If we are to fulfil the need of Afghanistan and our ally, in addition to the Australians who are training Afghan officers, it is right that Australia should contribute not formed units such as battalions to fight the Taliban, but small groups of combat soldiers who can accompany the Afghans into battle, and train and advise them at the lower level.

During the Vietnam War such small groups were known as 'advisers', the most famous being the Australian Army Training Team Vietnam, or AATTV. We called them advisers in the early stages of the Iraq war but in Afghanistan they seem to be referred to as mentors. There can be one or two advisers per 100-person combat company or, as we had in Iraq, about 30 per 800-strong battalion. Their roles include: providing combat advice to commanders; acting as a conduit for intelligence; ensuring soldiers are paid and ammunition arrives; coordinating fire support; and ensuring operations are legal. Their presence also gives each Afghan soldier some assurance that he will not die pointlessly and, if he is wounded, a greater chance of evacuation.
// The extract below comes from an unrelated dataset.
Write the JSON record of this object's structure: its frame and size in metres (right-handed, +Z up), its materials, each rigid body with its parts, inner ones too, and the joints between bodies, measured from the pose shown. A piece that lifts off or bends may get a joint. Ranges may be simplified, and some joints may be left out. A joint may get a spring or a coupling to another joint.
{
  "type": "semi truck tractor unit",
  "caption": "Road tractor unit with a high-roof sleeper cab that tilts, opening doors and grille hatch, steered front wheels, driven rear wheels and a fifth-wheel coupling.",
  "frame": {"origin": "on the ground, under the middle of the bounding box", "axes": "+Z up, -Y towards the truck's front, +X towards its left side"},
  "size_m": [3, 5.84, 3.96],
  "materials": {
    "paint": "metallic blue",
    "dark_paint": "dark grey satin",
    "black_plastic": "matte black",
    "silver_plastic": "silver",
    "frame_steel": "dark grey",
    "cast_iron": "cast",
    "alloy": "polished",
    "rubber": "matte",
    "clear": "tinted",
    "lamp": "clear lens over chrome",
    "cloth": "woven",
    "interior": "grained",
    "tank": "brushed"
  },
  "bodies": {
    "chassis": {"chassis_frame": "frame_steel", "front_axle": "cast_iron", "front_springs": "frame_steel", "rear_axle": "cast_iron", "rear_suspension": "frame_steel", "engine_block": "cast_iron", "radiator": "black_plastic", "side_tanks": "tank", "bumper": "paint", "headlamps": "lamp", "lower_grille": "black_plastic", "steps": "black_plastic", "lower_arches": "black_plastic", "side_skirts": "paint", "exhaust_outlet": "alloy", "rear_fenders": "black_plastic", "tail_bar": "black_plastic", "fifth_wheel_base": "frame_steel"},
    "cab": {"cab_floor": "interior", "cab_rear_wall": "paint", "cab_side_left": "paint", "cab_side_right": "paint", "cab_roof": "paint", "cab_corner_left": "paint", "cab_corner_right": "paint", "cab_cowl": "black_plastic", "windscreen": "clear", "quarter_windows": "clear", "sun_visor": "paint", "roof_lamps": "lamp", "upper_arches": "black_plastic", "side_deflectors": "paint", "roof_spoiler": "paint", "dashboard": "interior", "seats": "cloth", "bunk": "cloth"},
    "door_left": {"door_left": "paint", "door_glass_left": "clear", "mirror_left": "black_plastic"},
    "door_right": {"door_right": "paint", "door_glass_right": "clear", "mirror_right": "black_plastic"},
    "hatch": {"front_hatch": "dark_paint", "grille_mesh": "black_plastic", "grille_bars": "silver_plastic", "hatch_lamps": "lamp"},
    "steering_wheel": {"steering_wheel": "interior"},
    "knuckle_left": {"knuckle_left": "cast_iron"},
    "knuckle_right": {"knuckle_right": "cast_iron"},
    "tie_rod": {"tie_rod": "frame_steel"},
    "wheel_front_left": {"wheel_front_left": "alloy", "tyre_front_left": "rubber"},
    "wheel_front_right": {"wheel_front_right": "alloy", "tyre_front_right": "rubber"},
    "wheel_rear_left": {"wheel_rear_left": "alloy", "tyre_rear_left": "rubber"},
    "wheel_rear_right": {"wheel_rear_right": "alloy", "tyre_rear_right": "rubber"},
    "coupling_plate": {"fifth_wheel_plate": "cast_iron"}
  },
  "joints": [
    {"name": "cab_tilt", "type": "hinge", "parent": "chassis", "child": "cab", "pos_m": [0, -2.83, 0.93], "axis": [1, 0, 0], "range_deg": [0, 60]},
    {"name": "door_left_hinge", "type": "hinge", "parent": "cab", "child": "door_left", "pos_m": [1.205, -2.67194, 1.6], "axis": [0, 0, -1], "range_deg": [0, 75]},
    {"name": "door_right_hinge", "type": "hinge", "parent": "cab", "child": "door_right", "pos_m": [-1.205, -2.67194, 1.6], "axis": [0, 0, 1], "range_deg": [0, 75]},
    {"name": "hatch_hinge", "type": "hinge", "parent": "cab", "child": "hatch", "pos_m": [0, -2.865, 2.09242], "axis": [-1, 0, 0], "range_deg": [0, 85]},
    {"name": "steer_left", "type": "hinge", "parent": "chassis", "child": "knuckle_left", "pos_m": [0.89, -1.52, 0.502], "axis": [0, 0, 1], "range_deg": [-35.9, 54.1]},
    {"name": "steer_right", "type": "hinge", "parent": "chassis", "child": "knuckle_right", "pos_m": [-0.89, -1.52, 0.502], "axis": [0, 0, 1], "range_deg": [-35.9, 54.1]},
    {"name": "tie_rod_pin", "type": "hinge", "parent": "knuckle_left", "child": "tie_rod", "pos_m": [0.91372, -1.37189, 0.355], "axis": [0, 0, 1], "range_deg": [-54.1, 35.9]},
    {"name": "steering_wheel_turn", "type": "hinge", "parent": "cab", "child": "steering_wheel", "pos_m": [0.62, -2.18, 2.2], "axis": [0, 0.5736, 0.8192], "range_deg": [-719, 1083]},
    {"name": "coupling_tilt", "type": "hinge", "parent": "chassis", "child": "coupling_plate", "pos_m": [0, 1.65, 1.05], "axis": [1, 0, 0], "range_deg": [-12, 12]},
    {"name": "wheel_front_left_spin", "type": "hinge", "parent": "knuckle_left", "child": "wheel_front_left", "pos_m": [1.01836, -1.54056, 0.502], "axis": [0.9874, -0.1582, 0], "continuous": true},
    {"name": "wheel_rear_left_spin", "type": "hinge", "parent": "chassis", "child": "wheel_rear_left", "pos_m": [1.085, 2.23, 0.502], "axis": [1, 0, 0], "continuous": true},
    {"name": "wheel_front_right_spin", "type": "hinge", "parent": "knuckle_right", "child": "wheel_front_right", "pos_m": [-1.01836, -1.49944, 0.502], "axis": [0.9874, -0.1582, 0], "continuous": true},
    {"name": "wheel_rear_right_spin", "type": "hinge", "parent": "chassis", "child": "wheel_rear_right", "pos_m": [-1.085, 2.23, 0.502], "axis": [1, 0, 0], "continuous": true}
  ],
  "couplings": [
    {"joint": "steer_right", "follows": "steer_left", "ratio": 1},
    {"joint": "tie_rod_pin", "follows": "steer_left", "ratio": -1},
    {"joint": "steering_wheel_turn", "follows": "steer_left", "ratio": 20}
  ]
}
Like most combat activities the adviser role is dangerous. They are there to help the Afghans fight, not fight themselves. However, this can only be effective if the adviser is on the spot where advice is needed, and that is normally where the fighting is. There is also danger in this war from rogue Afghan soldiers. This risk can be reduced to a certain degree like most combat risks, but never eliminated. Risk is an inherent part of combat soldiering. That is why we have soldiers.

A meaningful contribution by Australia does not have to be large and should not be combat forces. One hopes it is in the context of some decisive strategy that is linked to winning, however this is defined, and not just to securing a safe presence, a strategy that would reflect the usual embarrassing scramble by allies to grab the safest task in the safest area and leave the danger up to the US. It should be designed to meet the need as expressed by the commander, it should be there for as long as the task is there, and it should contribute to military and political success.